= Cranston/Csuri Productions =

American computer animation company

Cranston/Csuri Productions (CCP) was an American computer animation company based in Columbus, Ohio. It was founded in 1981 by artist Chuck Csuri and investor Robert Cranston Kanuth to commercially exploit computer animation technology created by Ohio State University's Computer Graphics Research Group (CGRG). Several of the CGRG researchers recruited into the company went on to notable VFX and animation careers, including John Berton, Tom DeFanti, and Steve Martino.

CCP and CGRG shared a single facility on campus, and were intended to work collaboratively: CGRG developed and maintained tools for character animation, procedural effects, modeling, and rendering that CCP used in approximately 800 groundbreaking animated television and advertising projects. Some of these were maintained as de facto open source projects, like the GRASS programming language and the animation system Twixt, and found wider popularity outside CCP itself.
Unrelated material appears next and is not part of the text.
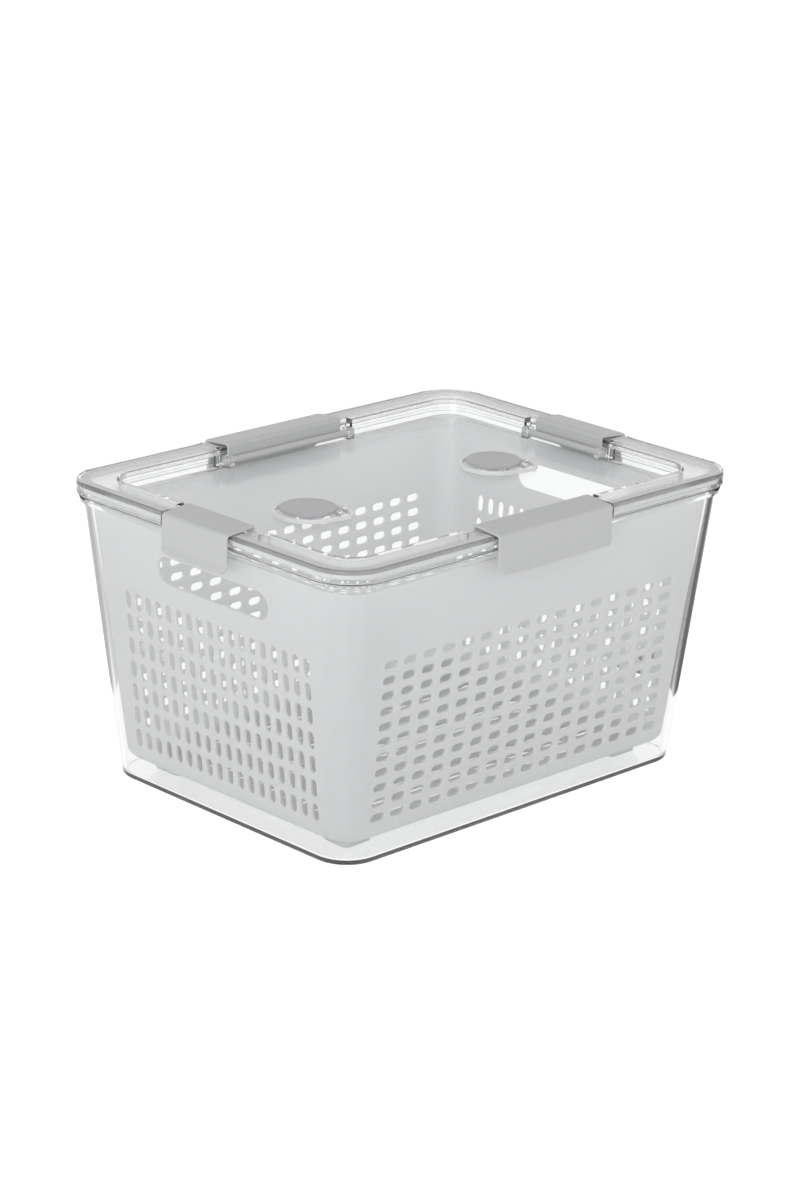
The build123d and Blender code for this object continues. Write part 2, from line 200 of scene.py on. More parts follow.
def round_rectangle(half_x: Array, half_y: Array, radius: Array, arc: int) -> Array:
    """Rings of points round rounded rectangles, counter-clockwise seen from above.

    Each corner's centre lies a radius in from both sides, and its points are centre + radius * (cos t, sin t)
    with t over a quarter turn.

    Args:
        half_x: half length of each ring.
        half_y: half width of each ring.
        radius: corner radius of each ring.
        arc: stretches in each corner.

    Returns:
        Array of shape (rings, 4 * (arc + 1), 2).
    """
    turn = np.linspace(0, QUARTER, arc + 1)
    corners = []
    for quarter, (sign_x, sign_y) in enumerate(((1, 1), (-1, 1), (-1, -1), (1, -1))):
        angle = turn + quarter * QUARTER
        x = sign_x * (half_x - radius)[:, None] + radius[:, None] * np.cos(angle)
        y = sign_y * (half_y - radius)[:, None] + radius[:, None] * np.sin(angle)
        corners.append(pairs(x, y))
    return np.concatenate(corners, axis=1)


def gap_faces(outer: Array, inner: Array) -> Array:
    """Fill the flat gap between two nested closed outlines with triangles.

    Both outlines run counter-clockwise round the inner one's middle. Their edges are taken in the order of the
    angles of their midpoints, and each edge makes a triangle with the point that the other outline has reached.

    Args:
        outer: points of shape (n, 2).
        inner: points of shape (m, 2).

    Returns:
        Triangles of shape (n + m, 3); the inner outline's points are numbered from n.
    """
    middle = inner.mean(axis=0)
    turns = []
    for outline in (outer, inner):
        between = (outline + np.roll(outline, -1, axis=0)) / 2 - middle
        turns.append(np.arctan2(between[:, 1], between[:, 0]))
    orders = [np.argsort(turn) for turn in turns]
    places = [turn[order] for turn, order in zip(turns, orders)]
    wide, narrow = len(outer), len(inner)
    on_inner = orders[1][(np.searchsorted(places[1], turns[0]) - 1) % narrow]
    on_outer = orders[0][(np.searchsorted(places[0], turns[1], side="right") - 1) % wide]
    first, second = np.arange(wide), np.arange(narrow)
    from_outer = [first, (first + 1) % wide, wide + (on_inner + 1) % narrow]
    from_inner = [(on_outer + 1) % wide, wide + (second + 1) % narrow, wide + second]
    return np.concatenate([np.stack(from_outer, axis=1), np.stack(from_inner, axis=1)])


def strip_faces(lower: Array, upper: Array) -> Array:
    """Fill the gap between two open rows of points with triangles.

    Args:
        lower: rising positions of the lower row's points, from 0 to 1.
        upper: rising positions of the upper row's points, from 0 to 1.

    Returns:
        Triangles; the upper row's points are numbered after the lower row's.
    """
    count = len(lower)
    first, second = np.arange(1, count), np.arange(1, len(upper))
    over = np.clip(np.searchsorted(upper, lower[1:]) - 1, 0, None)
    under = np.clip(np.searchsorted(lower, upper[1:], side="right") - 1, 0, None)
    rising = np.stack([first - 1, first, count + over], axis=1)
    falling = np.stack([under, count + second, count + second - 1], axis=1)
    return np.concatenate([rising, falling])


def stadium(length: float, height: float, steps: int) -> Array:
    """Outline of a slot with round ends, counter-clockwise about its middle.

    Each end is a half circle of half the smaller size, and straight runs join the ends.

    Args:
        length: size across.
        height: size up.
        steps: stretches in each end.

    Returns:
        Array of shape (2 * (steps + 1), 2).
    """
    radius = min(length, height) / 2
    reach = np.array([length, height]) / 2 - radius
    turn = np.linspace(-QUARTER, QUARTER, steps + 1) + (0.0 if length > height else QUARTER)
    return np.concatenate([reach + radius * rays(turn), -reach + radius * rays(turn + math.pi)])


def bevelled_slot(size: tuple, bevel: float, steps: int) -> tuple:
    """Outlines of the bevel round a slot and of the slot itself, whose size is given across and up."""
    length, height = size
    return stadium(length + 2 * bevel, height + 2 * bevel, steps), stadium(length, height, steps)


def rod_rows(place: Callable, section: Array, ends: list) -> list:
    """Rows of points along a rod; ends holds (place, scale) pairs from its first end to where it is full."""
    mirrored = [(-at, scale) for at, scale in ends[::-1]]
    return [place(section * scale, at) for at, scale in ends + mirrored]


@dataclass
class Patches:
    """Gathers pieces of a surface and joins them where they meet."""

    points: list = field(default_factory=list)
    faces: list = field(default_factory=list)
    count: int = 0

    def add(self, points: Array, faces: Array, inward: bool = False) -> None:
        """Add a piece of surface.

        Args:
            points: array of shape (n, 3).
            faces: array of vertex numbers, one row for each face.
            inward: whether its faces are to be turned round.
        """
        ordered = faces[:, ::-1] if inward else faces
        self.points.append(points)
        self.faces.extend((ordered + self.count).tolist())
        self.count += len(points)

    def loft(self, rows: list, inward: bool = False, wrap: bool = False, capped: bool = False) -> None:
        """Add the surface through closed rows of points.

        Args:
            rows: arrays of shape (n, 3), one for each row.
            inward: whether its faces are to be turned round.
            wrap: whether the last row joins the first.
            capped: whether a face closes each end.
        """
        count = len(rows[0])
        self.add(np.concatenate(rows), grid_faces(len(rows), count, wrap, True), inward)
        if capped:
            cap = np.arange(count)[None, :]
            self.add(rows[0], cap, not inward)
            self.add(rows[-1], cap, inward)

    def make(self, name: str, even: bool = True) -> bpy.types.Object:
        """Merge the points that coincide and make an object, smooth but for edges past SMOOTH_ANGLE.

        Args:
            name: name of the object and of its mesh.
            even: whether large faces lead the shading, so that flat walls look flat up to their round edges.

        Returns:
            The object, at the origin.
        """
        mesh = bpy.data.meshes.new(name)
        mesh.from_pydata(np.concatenate(self.points), [], self.faces)
        shape = bmesh.new()
        shape.from_mesh(mesh)
        bmesh.ops.remove_doubles(shape, verts=shape.verts, dist=MERGE_DISTANCE)
        bmesh.ops.dissolve_degenerate(shape, edges=shape.edges, dist=SLIVER)
        shape.to_mesh(mesh)
        shape.free()
        mesh.polygons.foreach_set("use_smooth", np.ones(len(mesh.polygons), bool))
        mesh.set_sharp_from_angle(angle=SMOOTH_ANGLE)
        mesh.update()
        thing = bpy.data.objects.new(name, mesh)
        bpy.context.scene.collection.objects.link(thing)
        if even:
            thing.modifiers.new("even shading", "WEIGHTED_NORMAL").keep_sharp = True
        return thing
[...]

CCP's business operations shut down late in 1987 following the collapse of promising initial efforts to license its software, which ran only on expensive, refrigerator-sized minicomputers. By the late '80s, computer animation production had begun to switch from minicomputers to cheaper microcomputers (desktops) with 3D graphics capabilities, such as SGI workstations running retail software like Alias Wavefront. This change not only launched many new competing production houses, but also rapidly eliminated the market for minicomputer-based graphics products. That same year, CCP and CGRG became part of Ohio State's Advanced Computing Center for the Arts and Design (ACCAD), which as of 2022 remains in operation.